Specifying a bbox/spatial_extent in load_collection (i.e. in the ODC load process) in theory is not necessary, since the data is lazily loaded. However, generally the process is faster when you define a bbox in load_collection, since calling odc.load() requires less time.
Sample dummy test:
import datacube
from time import time
start_time = time()
query = {}
query['product'] = "S2_L2A_T32TPS"
datasets = dc.find_datasets(**query)
query['dask_chunks'] = {"time":-1,"x": 1000, "y":1000}
data = dc.load(datasets=datasets,**query)
print("Elapsed time no bbox: ", time()-start_time)
start_time = time()
query = {}
query['product'] = "S2_L2A_T32TPS"
spatial_extent = {'west': 11.345315, 'east': 11.347976, 'south': 46.493768, 'north': 46.495422}
query['y'] = (spatial_extent['north'],spatial_extent['south'])
query['x'] = (spatial_extent['west'],spatial_extent['east'])
datasets = dc.find_datasets(**query)
query['dask_chunks'] = {"time":-1,"x": 1000, "y":1000}
data = dc.load(datasets=datasets,**query)
print("Elapsed time bbox: ", time()-start_time)
Elapsed time no bbox: 34.441250801086426
Elapsed time bbox: 1.9410793781280518
So I guess it all boils down to get the mask_polygon to work, @LukeWeidenwalker or @ValentinaHutter, is there anything we at RISE can do to assist you ?
NameError
@danielFlemstrom reports in mask_polygon
is a bug for sure! This process was implemented by @ValentinaHutter (and I'm out-of-office next week), so she's probably best placed to suggest a fix. mask_polygon
process at all yet, but it seems to me that aggregate_spatial
and mask_polygon
should internally use the same logic, right? self.partialResults[source].rio.clip(gdf_utm.geometry, drop=True)
causes dask to execute all previous processes. Doing this for multiple geometries therefore repeats all that compute each time, we haven't found a way yet to make dask remember these intermediate results without running out of memory on the workers.
2) If you look in aggregate_spatial
, you will find an alternative approach that uses rasterio.features.geometry_mask
to build a mask in xarray and lazily (ish) applies that to the input raster. However, the mask is loaded into memory, which is a problem when dealing with large spatial extents coming from load_collection
. We haven't figured out how to chunk the mask such that this doesn't happen.
3) Optimising the process graph directly - load_collection
with a large spatial extent, followed by some compute (e.g. median), followed by a filter-type operation (filter_bbox
, aggregate_spatial
, mask_polygon
) on a much smaller polygon/subarea means that we're effectively loading/processing all that data, just to throw it away later. We haven't found a way to achieve the same lazily in Dask.

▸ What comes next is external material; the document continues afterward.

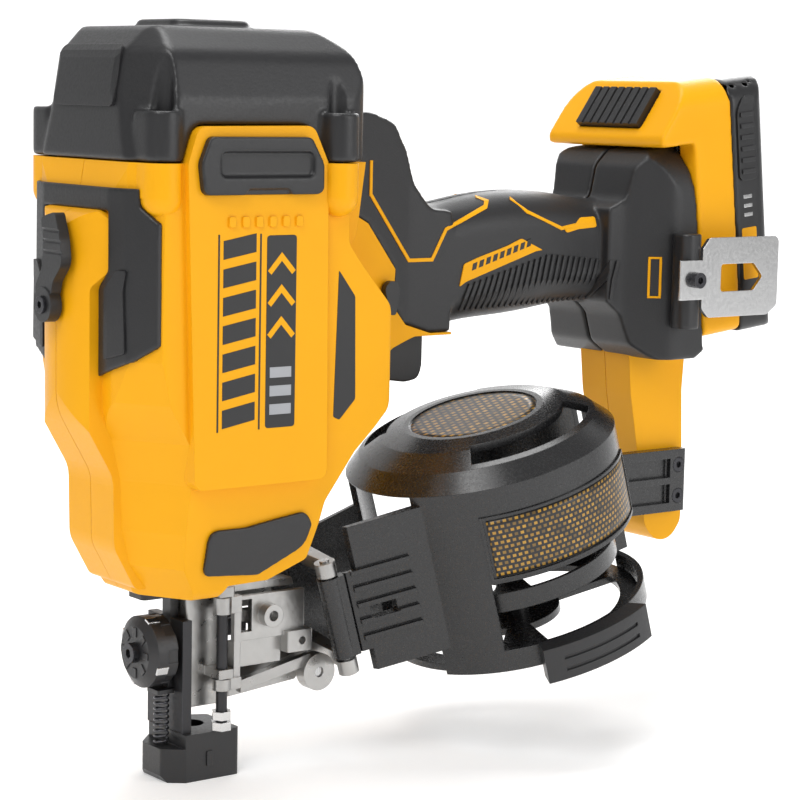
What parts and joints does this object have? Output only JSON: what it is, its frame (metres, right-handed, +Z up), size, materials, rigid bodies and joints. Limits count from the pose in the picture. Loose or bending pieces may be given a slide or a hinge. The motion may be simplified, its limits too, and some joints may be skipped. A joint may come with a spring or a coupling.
{
  "type": "coil roofing nailer",
  "caption": "Cordless coil roofing nailer with a tilted round nail canister, pistol grip, depth dial, contact foot and slide-on battery",
  "frame": {"origin": "centre of the nail exit at the bottom of the contact foot", "axes": "+Z up the drive axis, +X towards the battery, -Y to the tool's left side, where the canister cover opens"},
  "size_m": [0.3538, 0.145, 0.296],
  "materials": {
    "casing_yellow": "satin moulded glass-filled nylon",
    "cap_black": "fine-grained moulded nylon",
    "grip_black": "soft matt overmould",
    "bumper_black": "matt rubber",
    "canister_black": "satin moulded nylon",
    "trigger_black": "satin moulded nylon",
    "dial_black": "fine-grained moulded nylon",
    "cast_alloy": "bead-blasted casting",
    "nose_steel": "tumbled stamped steel",
    "bright_steel": "ground steel",
    "dark_steel": "blackened steel",
    "black_steel": "black phosphate",
    "chrome_plate": "bright plating",
    "spring_steel": "oiled spring wire",
    "screw_black": "black oxide",
    "winding_copper": "lacquered winding",
    "board_green": "potted circuit board",
    "battery_yellow": "satin moulded plastic",
    "battery_black": "satin moulded plastic",
    "cell_sleeve": "shrink sleeve"
  },
  "bodies": {
    "housing": {"left_casing": "casing_yellow", "right_casing": "casing_yellow", "top_cap": "cap_black", "casing_screws": "screw_black", "left_overmould": "grip_black", "right_overmould": "grip_black", "front_bumper": "bumper_black", "side_bumpers": "bumper_black", "lower_bumpers": "bumper_black", "main_frame": "cast_alloy", "rotor_axle": "bright_steel", "motor_stator": "winding_copper", "return_rods": "bright_steel", "return_springs": "spring_steel", "drive_bumper": "bumper_black", "pivot_pins": "bright_steel", "solenoid": "dark_steel", "nose_frame": "nose_steel", "feed_track": "nose_steel", "hinge_pins": "bright_steel", "feed_rod": "bright_steel", "trip_spring": "spring_steel", "dial_carrier": "cap_black", "canister_floor": "canister_black", "cover_hinge_bracket": "nose_steel", "canister_bracket": "canister_black", "mount_screws": "screw_black", "trigger_switch": "cap_black", "controller_board": "board_green", "terminal_block": "cap_black", "battery_rails": "canister_black", "hook_mount": "cap_black", "belt_hook": "chrome_plate"},
    "flywheel": {"flywheel_rotor": "dark_steel", "rotor_bearings": "bright_steel"},
    "driver": {"driver_blade": "bright_steel", "driver_carrier": "dark_steel"},
    "arm": {"roller_arm": "dark_steel"},
    "roller": {"pinch_roller": "bright_steel"},
    "door": {"nose_door": "cast_alloy"},
    "latch": {"door_latch": "nose_steel"},
    "feeder": {"feed_pawl": "dark_steel"},
    "contact_trip": {"contact_foot": "cap_black", "contact_arm": "black_steel", "trip_rod": "black_steel", "rod_nuts": "chrome_plate"},
    "dial": {"depth_dial": "dial_black", "dial_screw": "screw_black"},
    "cover": {"canister_cover": "canister_black", "cover_tab": "bumper_black"},
    "platform": {"nail_platform": "canister_black"},
    "trigger_lever": {"trigger": "trigger_black"},
    "lock": {"lock_lever": "trigger_black"},
    "stall": {"stall_lever": "trigger_black", "stall_screw": "screw_black"},
    "battery": {"battery_upper_case": "battery_yellow", "battery_lower_case": "battery_black", "battery_cells": "cell_sleeve", "battery_screws": "screw_black"},
    "button": {"release_button": "trigger_black"}
  },
  "joints": [
    {"name": "flywheel_spin", "type": "hinge", "parent": "housing", "child": "flywheel", "pos_m": [-0.029, 0, 0.189], "axis": [0, 1, 0], "continuous": true},
    {"name": "driver_stroke", "type": "slide", "parent": "housing", "child": "driver", "axis": [0, 0, -1], "range_m": [0, 0.066], "stiffness_N_per_m": 60, "springref_m": -0.05, "deforming": ["return_springs"]},
    {"name": "arm_swing", "type": "hinge", "parent": "housing", "child": "arm", "pos_m": [0.021, 0, 0.214], "axis": [0, -1, 0], "range_deg": [0, 4], "stiffness_Nm_per_rad": 0.05, "springref_deg": -11.46},
    {"name": "roller_spin", "type": "hinge", "parent": "arm", "child": "roller", "pos_m": [0.0144, 0, 0.189], "axis": [0, 1, 0], "continuous": true},
    {"name": "door_swing", "type": "hinge", "parent": "housing", "child": "door", "pos_m": [0.0042, -0.016, 0.05], "axis": [0, 0, -1], "range_deg": [0, 95]},
    {"name": "latch_press", "type": "hinge", "parent": "housing", "child": "latch", "pos_m": [0.0495, -0.016, 0.037], "axis": [0, -1, 0], "range_deg": [0, 10], "stiffness_Nm_per_rad": 0.05, "springref_deg": -11.46},
    {"name": "feed_slide", "type": "slide", "parent": "housing", "child": "feeder", "axis": [1, 0, 0], "range_m": [0, 0.009], "stiffness_N_per_m": 100, "springref_m": -0.01},
    {"name": "trip_slide", "type": "slide", "parent": "housing", "child": "contact_trip", "axis": [0, 0, 1], "range_m": [0, 0.007], "stiffness_N_per_m": 300, "springref_m": -0.02, "deforming": ["trip_spring"]},
    {"name": "dial_turn", "type": "hinge", "parent": "housing", "child": "dial", "pos_m": [-0.0255, 0, 0.051], "axis": [1, 0, 0], "range_deg": [0, 300]},
    {"name": "cover_swing", "type": "hinge", "parent": "housing", "child": "cover", "pos_m": [0.04951, -0.03, 0.06172], "axis": [0.2756, 0, -0.9613], "range_deg": [0, 80]},
    {"name": "platform_lift", "type": "slide", "parent": "housing", "child": "platform", "axis": [-0.2756, 0, 0.9613], "range_m": [0, 0.016]},
    {"name": "trigger_pull", "type": "hinge", "parent": "housing", "child": "trigger_lever", "pos_m": [0.098, 0, 0.1782], "axis": [0, -1, 0], "range_deg": [0, 10], "stiffness_Nm_per_rad": 0.3, "springref_deg": -11.46},
    {"name": "lock_turn", "type": "hinge", "parent": "housing", "child": "lock", "pos_m": [0.0795, -0.022, 0.1915], "axis": [0, 1, 0], "range_deg": [0, 45]},
    {"name": "stall_turn", "type": "hinge", "parent": "housing", "child": "stall", "pos_m": [-0.064, 0, 0.189], "axis": [1, 0, 0], "range_deg": [0, 40], "stiffness_Nm_per_rad": 0.1, "springref_deg": -11.46},
    {"name": "battery_slide", "type": "slide", "parent": "housing", "child": "battery", "axis": [-0.1132, 0, 0.9936], "range_m": [0, 0.112]},
    {"name": "button_press", "type": "slide", "parent": "battery", "child": "button", "axis": [0.8113, 0, -0.5846], "range_m": [0, 0.0025], "stiffness_N_per_m": 400, "springref_m": -0.004}
  ]
}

4) We also haven't seen success with directly parametrising the odc.load()
call with more than one polygon. In our experiments, this would just cause the bounding box of all these polygons to be loaded, so we just ran into the same problem with the mask being huge, as in approach 2)I think I agree that figuring out a scalable (lazily-evaluated) implementation for mask_polygon
is exactly what we're lacking to resolve this, so we'd be really keen on getting input on how to approach this!
Thanks @LukeWeidenwalker for the good summary!

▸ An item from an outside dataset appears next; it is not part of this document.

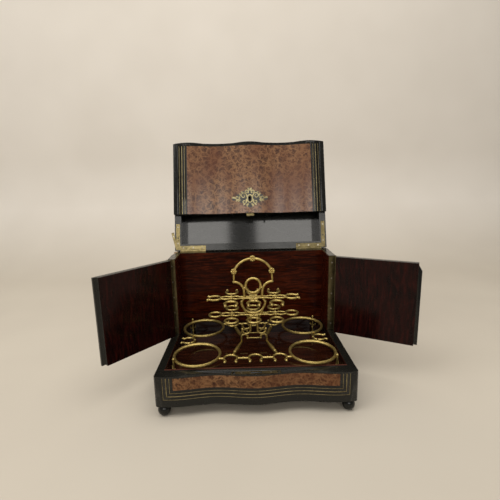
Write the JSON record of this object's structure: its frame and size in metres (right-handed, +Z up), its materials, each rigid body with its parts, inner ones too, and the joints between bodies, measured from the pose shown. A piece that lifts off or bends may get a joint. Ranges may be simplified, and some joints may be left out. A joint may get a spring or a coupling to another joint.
{
  "type": "tantalus",
  "caption": "Antique drinks chest on bun feet, open: hinged lid with folding front panel, two side doors, and a lift-out gilt rack with rings and hooks for decanters and glasses.",
  "frame": {"origin": "on the table, under the middle of the tray between the four feet", "axes": "+X to the right as seen from the front, +Y to the back, +Z up"},
  "size_m": [0.5654, 0.3605, 0.4622],
  "materials": {
    "ebonised_wood": "polished black with grey sheen at the edges",
    "softwood": "bare",
    "rosewood": "french polished",
    "grey_polish": "worn dark polish",
    "burr_veneer": "french polished",
    "brass_inlay": "flush and worn",
    "dull_brass": "tarnished",
    "gilt_brass": "worn gilding",
    "steel": "dull"
  },
  "bodies": {
    "case": {"front_rail": "ebonised_wood", "base_rails": "ebonised_wood", "bottom_board": "ebonised_wood", "floor_bearers": "softwood", "tray_board": "rosewood", "tray_lining": "rosewood", "base_burr": "burr_veneer", "base_stringing": "brass_inlay", "feet": "ebonised_wood", "back_board": "ebonised_wood", "compartment_lining": "rosewood", "left_return": "ebonised_wood", "right_return": "ebonised_wood", "left_fixed_leaf": "dull_brass", "right_fixed_leaf": "dull_brass", "hinge_pins": "steel", "lid_hinge_case_leaves": "dull_brass", "strike_plate": "dull_brass", "case_screws": "steel"},
    "lid": {"lid_rails": "ebonised_wood", "lid_board": "ebonised_wood", "lid_lining": "grey_polish", "lid_burr": "burr_veneer", "lid_stringing": "brass_inlay", "lid_hinge_plates": "dull_brass", "loose_hinge_arm": "dull_brass", "panel_hinge_lid_leaves": "dull_brass", "panel_hinge_pins": "steel", "lid_screws": "steel"},
    "panel": {"front_panel": "ebonised_wood", "panel_burr": "burr_veneer", "panel_stringing": "brass_inlay", "escutcheon": "brass_inlay", "lock_case": "dull_brass", "locating_pins": "steel", "panel_hinge_leaves": "dull_brass", "panel_screws": "steel"},
    "bolt": {"lock_bolt": "dull_brass"},
    "left_side_door": {"left_door": "ebonised_wood", "left_door_lining": "rosewood", "left_door_leaf": "dull_brass", "left_door_screws": "steel"},
    "right_side_door": {"right_door": "ebonised_wood", "right_door_lining": "rosewood", "right_door_leaf": "dull_brass", "right_door_screws": "steel"},
    "rack": {"front_decanter_rings": "gilt_brass", "back_decanter_rings": "gilt_brass", "front_hook_bar": "gilt_brass", "back_hook_bar": "gilt_brass", "side_hooks": "gilt_brass", "rack_stand": "gilt_brass", "lower_tier_left": "gilt_brass", "lower_tier_centre": "gilt_brass", "lower_tier_right": "gilt_brass", "upper_tier_left": "gilt_brass", "upper_tier_centre": "gilt_brass", "upper_tier_right": "gilt_brass", "rack_handle": "gilt_brass", "rack_legs": "gilt_brass"}
  },
  "joints": [
    {"name": "lid_hinge", "type": "hinge", "parent": "case", "child": "lid", "pos_m": [0, 0.12145, 0.2293], "axis": [-1, 0, 0], "range_deg": [-105.5, 0]},
    {"name": "front_panel_hinge", "type": "hinge", "parent": "lid", "child": "panel", "pos_m": [0, 0.17963, 0.45257], "axis": [-1, 0, 0], "range_deg": [0, 90]},
    {"name": "lock_bolt", "type": "slide", "parent": "panel", "child": "bolt", "axis": [0, 0.2672, 0.9636], "range_m": [0, 0.0055]},
    {"name": "left_door_hinge", "type": "hinge", "parent": "case", "child": "left_side_door", "pos_m": [-0.1659, 0.04225, 0.1513], "axis": [0, 0, -1], "range_deg": [-40, 70]},
    {"name": "right_door_hinge", "type": "hinge", "parent": "case", "child": "right_side_door", "pos_m": [0.1659, 0.04225, 0.1513], "axis": [0, 0, 1], "range_deg": [-62, 48]},
    {"name": "rack_lift", "type": "slide", "parent": "case", "child": "rack", "axis": [0, 0, 1], "range_m": [0, 0.3]}
  ],
  "couplings": [
    {"joint": "front_panel_hinge", "follows": "lid_hinge", "ratio": -0.85308}
  ]
}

- However, @ValentinaHutter @clausmichele I haven't worked with the
mask_polygon
process at all yet, but it seems to me thataggregate_spatial
andmask_polygon
should internally use the same logic, right?
Indeed! In aggregate_spatial we mask the data using a geometry and then apply a reducer, whereas mask_polygon would just do the first step for all the geometries and return a datacube with the same dimensions as the input one.

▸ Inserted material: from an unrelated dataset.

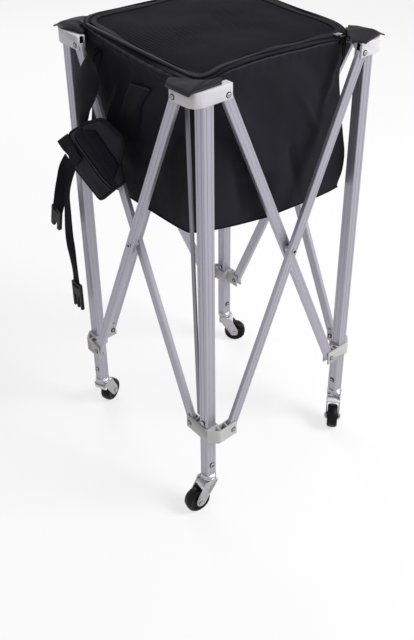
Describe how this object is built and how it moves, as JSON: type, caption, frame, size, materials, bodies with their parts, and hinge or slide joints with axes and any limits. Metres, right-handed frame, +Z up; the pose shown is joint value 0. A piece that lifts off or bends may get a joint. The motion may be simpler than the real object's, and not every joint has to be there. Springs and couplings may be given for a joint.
{
  "type": "tennis ball hopper",
  "caption": "Square fabric ball bag with a zipped lid in a folding frame of crossed flat bars, with sliding collars, swivel casters and a padded shoulder strap.",
  "frame": {"origin": "on the floor, midway between the four legs", "axes": "+Z up; the corner nearest the viewer of the picture is at -X -Y, the shoulder strap hangs on the -X side"},
  "size_m": [0.4635, 0.4844, 0.9067],
  "materials": {
    "legs": "satin anodised",
    "bars": "satin anodised",
    "brackets": "moulded, satin",
    "sliders": "moulded, satin",
    "steel": "zinc plated, bright",
    "tyre": "moulded",
    "cloth": "woven, soft folds",
    "lid_mesh": "open mesh",
    "webbing": "woven",
    "plastic": "moulded"
  },
  "bodies": {
    "near_leg": {"leg_near": "legs", "bracket_near": "brackets", "plug_near": "steel", "ear_near": "cloth", "bag_near_left": "cloth", "bag_near_right": "cloth", "bag_floor": "cloth", "stay_rod": "bars"},
    "left_leg": {"leg_left": "legs", "bracket_left": "brackets", "plug_left": "steel", "ear_left": "cloth", "bag_back_left": "cloth", "strap": "webbing", "strap_pad": "webbing", "webbing_short": "webbing", "webbing_long": "webbing", "buckle_female": "plastic", "buckle_male": "plastic"},
    "right_leg": {"leg_right": "legs", "bracket_right": "brackets", "plug_right": "steel", "ear_right": "cloth", "bag_back_right": "cloth", "zip_pull": "plastic"},
    "back_leg": {"leg_back": "legs", "bracket_back": "brackets", "plug_back": "steel", "ear_back": "cloth"},
    "near_left_bar": {"bar_near_to_left": "bars", "crossing_left_near": "steel"},
    "left_near_bar": {"bar_left_to_near": "bars"},
    "near_right_bar": {"bar_near_to_right": "bars"},
    "right_near_bar": {"bar_right_to_near": "bars", "crossing_near_right": "steel"},
    "left_back_bar": {"bar_left_to_back": "bars", "crossing_back_left": "steel"},
    "back_left_bar": {"bar_back_to_left": "bars"},
    "right_back_bar": {"bar_right_to_back": "bars"},
    "back_right_bar": {"bar_back_to_right": "bars", "crossing_right_back": "steel"},
    "lid": {"bag_lid": "lid_mesh"},
    "near_slider": {"slider_near": "sliders"},
    "near_fork": {"fork_near": "steel", "axle_near": "steel"},
    "near_wheel": {"wheel_near": "tyre"},
    "right_slider": {"slider_right": "sliders"},
    "right_fork": {"fork_right": "steel", "axle_right": "steel"},
    "right_wheel": {"wheel_right": "tyre"},
    "back_slider": {"slider_back": "sliders"},
    "back_fork": {"fork_back": "steel", "axle_back": "steel"},
    "back_wheel": {"wheel_back": "tyre"},
    "left_slider": {"slider_left": "sliders"},
    "left_fork": {"fork_left": "steel", "axle_left": "steel"},
    "left_wheel": {"wheel_left": "tyre"},
    "near_button": {"button_near": "steel"},
    "back_button": {"button_back": "steel"}
  },
  "joints": [
    {"name": "fold", "type": "hinge", "parent": "near_leg", "child": "near_left_bar", "pos_m": [-0.207, -0.147, 0.876], "axis": [-1, 0, 0], "range_deg": [0, 19], "deforming": ["bag_near_left", "bag_near_right", "bag_back_left", "bag_back_right", "bag_floor", "bag_lid", "strap"]},
    {"name": "cross_near_left", "type": "hinge", "parent": "near_left_bar", "child": "left_near_bar", "pos_m": [-0.207, 0, 0.537], "axis": [-1, 0, 0], "range_deg": [-38, 0]},
    {"name": "top_left", "type": "hinge", "parent": "left_near_bar", "child": "left_leg", "pos_m": [-0.19, 0.147, 0.876], "axis": [-1, 0, 0], "range_deg": [0, 19]},
    {"name": "low_left", "type": "hinge", "parent": "near_left_bar", "child": "left_slider", "pos_m": [-0.207, 0.147, 0.198], "axis": [-1, 0, 0], "range_deg": [-19, 0]},
    {"name": "low_near", "type": "hinge", "parent": "left_near_bar", "child": "near_slider", "pos_m": [-0.19, -0.147, 0.198], "axis": [-1, 0, 0], "range_deg": [0, 19]},
    {"name": "top_near", "type": "hinge", "parent": "near_leg", "child": "near_right_bar", "pos_m": [-0.147, -0.19, 0.876], "axis": [0, 1, 0], "range_deg": [0, 19]},
    {"name": "cross_near_right", "type": "hinge", "parent": "near_right_bar", "child": "right_near_bar", "pos_m": [0, -0.19, 0.537], "axis": [0, 1, 0], "range_deg": [-38, 0]},
    {"name": "top_right", "type": "hinge", "parent": "right_near_bar", "child": "right_leg", "pos_m": [0.147, -0.207, 0.876], "axis": [0, 1, 0], "range_deg": [0, 19]},
    {"name": "low_right", "type": "hinge", "parent": "near_right_bar", "child": "right_slider", "pos_m": [0.147, -0.19, 0.198], "axis": [0, 1, 0], "range_deg": [-19, 0]},
    {"name": "back_left_fold", "type": "hinge", "parent": "left_leg", "child": "left_back_bar", "pos_m": [-0.147, 0.207, 0.876], "axis": [0, 1, 0], "range_deg": [0, 19]},
    {"name": "cross_back_left", "type": "hinge", "parent": "left_back_bar", "child": "back_left_bar", "pos_m": [0, 0.207, 0.537], "axis": [0, 1, 0], "range_deg": [-38, 0]},
    {"name": "top_back", "type": "hinge", "parent": "back_left_bar", "child": "back_leg", "pos_m": [0.147, 0.19, 0.876], "axis": [0, 1, 0], "range_deg": [0, 19]},
    {"name": "low_back", "type": "hinge", "parent": "left_back_bar", "child": "back_slider", "pos_m": [0.147, 0.207, 0.198], "axis": [0, 1, 0], "range_deg": [-19, 0]},
    {"name": "back_right_fold", "type": "hinge", "parent": "right_leg", "child": "right_back_bar", "pos_m": [0.19, -0.147, 0.876], "axis": [-1, 0, 0], "range_deg": [0, 19]},
    {"name": "cross_back_right", "type": "hinge", "parent": "right_back_bar", "child": "back_right_bar", "pos_m": [0.19, 0, 0.537], "axis": [-1, 0, 0], "range_deg": [-38, 0]},
    {"name": "swivel_near", "type": "hinge", "parent": "near_leg", "child": "near_fork", "pos_m": [-0.184, -0.184, 0.076], "axis": [0, 0, 1], "continuous": true},
    {"name": "roll_near", "type": "hinge", "parent": "near_fork", "child": "near_wheel", "pos_m": [-0.21074, -0.18024, 0.026], "axis": [-0.1392, -0.9903, 0], "continuous": true},
    {"name": "swivel_right", "type": "hinge", "parent": "right_leg", "child": "right_fork", "pos_m": [0.184, -0.184, 0.076], "axis": [0, 0, 1], "continuous": true},
    {"name": "roll_right", "type": "hinge", "parent": "right_fork", "child": "right_wheel", "pos_m": [0.16332, -0.20136, 0.026], "axis": [0.6428, -0.766, 0], "continuous": true},
    {"name": "swivel_back", "type": "hinge", "parent": "back_leg", "child": "back_fork", "pos_m": [0.184, 0.184, 0.076], "axis": [0, 0, 1], "continuous": true},
    {"name": "roll_back", "type": "hinge", "parent": "back_fork", "child": "back_wheel", "pos_m": [0.20342, 0.16524, 0.026], "axis": [0.6947, 0.7193, 0], "continuous": true},
    {"name": "swivel_left", "type": "hinge", "parent": "left_leg", "child": "left_fork", "pos_m": [-0.184, 0.184, 0.076], "axis": [0, 0, 1], "continuous": true},
    {"name": "roll_left", "type": "hinge", "parent": "left_fork", "child": "left_wheel", "pos_m": [-0.15933, 0.19498, 0.026], "axis": [-0.4067, 0.9135, 0], "continuous": true},
    {"name": "press_near", "type": "slide", "parent": "near_leg", "child": "near_button", "axis": [1, 0, 0], "range_m": [0, 0.0036], "stiffness_N_per_m": 900, "springref_m": -0.002},
    {"name": "press_back", "type": "slide", "parent": "back_leg", "child": "back_button", "axis": [1, 0, 0], "range_m": [0, 0.0036], "stiffness_N_per_m": 900, "springref_m": -0.002},
    {"name": "lid_hinge", "type": "hinge", "parent": "right_leg", "child": "lid", "pos_m": [0.166, 0, 0.8985], "axis": [0, 1, 0], "range_deg": [0, 120]}
  ],
  "couplings": [
    {"joint": "cross_near_left", "follows": "fold", "ratio": -2},
    {"joint": "top_left", "follows": "fold", "ratio": 1},
    {"joint": "low_left", "follows": "fold", "ratio": -1},
    {"joint": "low_near", "follows": "fold", "ratio": 1},
    {"joint": "top_near", "follows": "fold", "ratio": 1},
    {"joint": "cross_near_right", "follows": "fold", "ratio": -2},
    {"joint": "top_right", "follows": "fold", "ratio": 1},
    {"joint": "low_right", "follows": "fold", "ratio": -1},
    {"joint": "back_left_fold", "follows": "fold", "ratio": 1},
    {"joint": "cross_back_left", "follows": "fold", "ratio": -2},
    {"joint": "top_back", "follows": "fold", "ratio": 1},
    {"joint": "low_back", "follows": "fold", "ratio": -1},
    {"joint": "back_right_fold", "follows": "fold", "ratio": 1},
    {"joint": "cross_back_right", "follows": "fold", "ratio": -2}
  ]
}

Sorry for the late reply, I've been out of office for the last two days.
So, concerning the implementation of filter_spatial
and the problem with openeo-odc
: I started working on these some time ago, before we have been working on the aggregate_spatial
process and before we had a process to load geometries
from URLs and allow the geometries
parameter to be a reference, too. As I updated the openeo-odc
to allow geometries
to be urls or references, I did not realise yet, that - because of this update - dicts do not work anymore. So I will update the openeo-odc
again to allow geometries
to be dicts
as well. Also I think it makes sense to update the filter_spatial
process in order to allow the geometries
to come from a url, too. So, this should not be too hard to fix. Thank you, for pointing this out!
The other problem we have is anyhow more complex and is just what @LukeWeidenwalker described above. I think that also with the current implementation of filter_spatial
as well as mask_polygon
we are having scalability issues. I also agree with Lukas that aggregate_spatial
and mask_polygon
should use the same logic and filter_spatial
should be implemented in a similar way.
I had already thought about aligning those processes but I think, this will only make sense once our work on aggregate_spatial
is finished. So we will come back to you once this is done.
That sounds great; we sit back and wait eagerly then. Please reach out to us if you need any assistance or harsh testing!
@ValentinaHutter How is things going with this issue? Is there any updates on the LoadCollection mapping ? It the polygon spatial extent is still not included in the generated code. Are you abandoning this repo as well (as the procecesses-python) ?
Hello! In https://github.com/Open-EO/openeo-odc/commit/0d59ac3d6c99011d9f41da4a850d1cb7456fee68 I made the change to allow geometries to be dicts.
But yes, we are currently refactoring our backend (https://github.com/Open-EO/openeo-processes-python/issues/198), and we aim to have a solution that does not include strings of python code, so we will not be maintaining the openeo-odc repo anymore.
Using a polygon in load_collection is not supported yet. I open this issue as a reminder.